To your point about Red Planet Blues, well, I’m not going to provide spoilers for my own novel here (this thread clearly identified it as having spoilers for Crawdads only, and I prefer to limit it to that), but in my novel (which is told in first-person narration) you are 100% privy to Alex Lomax’s thoughts: you’re in his head and you hear exactly what his stream of consciousness would naturally be at each point in the novel; at no point does he conveniently become a black box impenetrable to the reader.

Now, the fact that you likely misinterpreted what he thought is me being artful — but it’s also natural, as I hope this slightly over-the-top example will demonstrate. If I’m feeling nostalgic, I might think something along these lines:

I miss my hometown.
That’s a legitimate transcription of my thought, precisely as I might think it. Now, what would not be natural would be if I’d purported to transcribe my thought thusly:
I miss my hometown, which is Ottawa, and although many people think where I live now — Toronto — is Canada’s capital, that’s not true; it’s just the provincial capital.

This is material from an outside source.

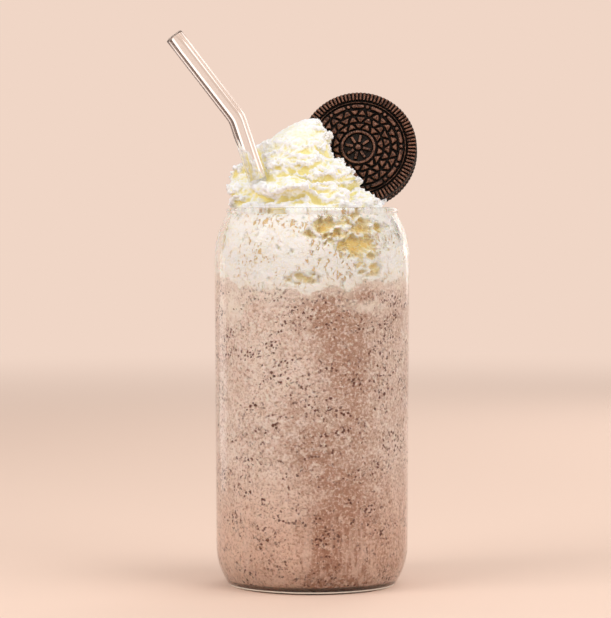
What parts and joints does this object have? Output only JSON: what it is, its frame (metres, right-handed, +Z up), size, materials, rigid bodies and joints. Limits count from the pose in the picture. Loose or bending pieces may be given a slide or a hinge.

Ottawa, formerly known as Bytown, is the national capital — although, interestingly, both Ottawa and Toronto are in the same province, the one called Ontario.
You might argue that, hey, the first version was withholding information that the second one conveys, but only the first one is what anyone would actually think in the moment, and Alex isn’t hiding anything in Red Planet Blues; you’re just guessing wrong about what he’s referring to when you read his thoughts: every time Alex thinks of the thing you’re wondering about in Red Planet Blues, he thinks about it precisely as he naturally would, and the thought is honesty and accurately relayed in the text.

Also, the plot of my novel does not in any way hinge on the thing I allowed the reader to misconstrue. It only affects how the reader might feel about Alex after he or she turns the last page.

But in Crawdads, the plot — the entire mystery — depends on us thinking we’re privy to Kya’s inner life only to discover that we’ve been lied to about that all along.

And that, my friend, in my view, is cheating.